The Queen Emma pontoon bridge, connecting Punda and Otrobanda across St. Anna Bay, swings open whenever a ship needs to pass. Pedestrians mid-crossing wait on whichever side they happen to be standing, watching vessels glide through the narrow channel into the Schottegat. This harbor is the reason Curacao matters. The Dutch West India Company chose the island in 1634 not for its farmland - there was almost none - but for the Schottegat, one of the finest natural harbors in the Caribbean. It served as a hub for the slave trade, a military base, an oil refinery port, and today handles cruise ships and cargo. Willemstad grew on both banks, Punda for commerce and Otrobanda for residences, with the swinging bridge connecting them since 1888. When it opens, life pauses. People lean on railings and watch. On an island where the temperature holds at 27 degrees year-round and hurricanes don't come, there is no urgency that a passing ship cannot postpone.

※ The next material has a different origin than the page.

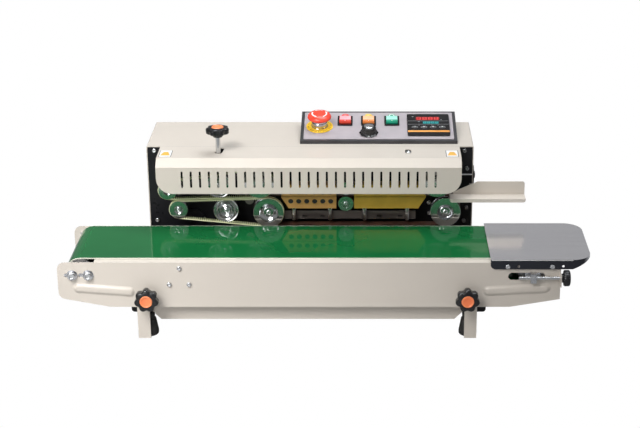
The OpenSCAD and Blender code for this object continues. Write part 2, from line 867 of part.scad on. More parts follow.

Located at 12.20°N, 69.00°W, Curacao stretches roughly 64 km (40 mi) east-west and up to 11 km (7 mi) north-south. Curacao International Airport / Hato (TNCC) sits on the northern coast with a 3,410m runway, one of the longest in the Caribbean, capable of handling wide-body aircraft. From approach altitude, Willemstad's harbor entrance at St. Anna Bay is clearly visible on the southern coast - look for the narrow channel cutting into the Schottegat lagoon. The island appears flat and arid from above, with sparse scrubby vegetation and prominent cactus cover, in stark contrast to lush tropical islands elsewhere in the Caribbean. The southern coast has calmer waters; the northern coast faces open ocean with rougher conditions. Aruba lies approximately 72 km to the west, Bonaire 68 km to the east, and the Venezuelan mainland about 65 km to the south. Expect steady easterly trade winds at 15-25 knots and generally excellent visibility. The island lies below the hurricane belt.